MONTREAL – Muslim women will have to remove their face coverings if they want to vote in upcoming elections in Quebec, a government official said Friday, reversing his earlier decision to allow the veils.

Marcel Blanchet, the French-speaking province’s election chief, had been criticized by Quebec’s three main political leaders for allowing voters to wear the niqab, which covers the entire face except for the eyes, if they signed a sworn statement and showed identification when they vote.

But Blanchet reversed his earlier decision Friday, saying it was necessary to avoid disruptions when residents go to the polls. “Relevant articles to electoral laws were modified to add the following: any person showing up at a polling station must be uncovered to exercise the right to vote,” he said.
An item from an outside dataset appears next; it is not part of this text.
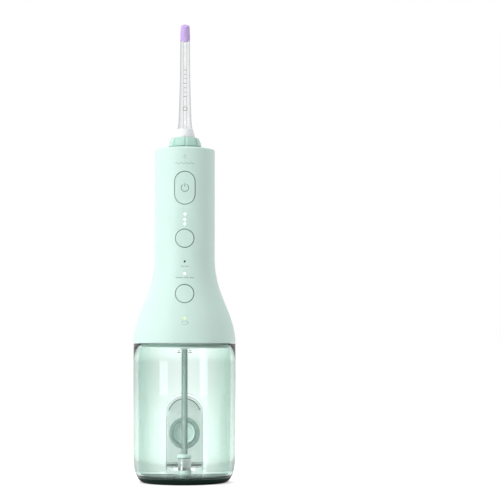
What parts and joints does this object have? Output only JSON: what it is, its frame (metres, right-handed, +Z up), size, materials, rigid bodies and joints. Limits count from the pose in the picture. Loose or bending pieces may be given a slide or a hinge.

Blanchet had to get two bodyguards after the Quebec elections office received threatening phone calls and e-mails following his initial decision to allow niqabs.

The reversal was condemned by Muslims groups who said it could turn their members away from the polls. “I am so saddened, I doubt many of these women will show up at the polls on Monday after all this mockery,” said Sarah Elgazzar of the Canadian Council on American-Islamic Relations.

Last week in Quebec, a young Muslim woman was forced to quit her job at a prison after she refused to remove her headscarf. The public security department supported the decision, citing security concerns, but Muslim groups pointed out that the Canadian Armed Forces allow women to wear headscarves on active duty.

Last month, an 11-year-old Muslim girl from Ontario participating in a soccer tournament in Quebec was pulled from the field after she refused the referee’s request to remove her headscarf.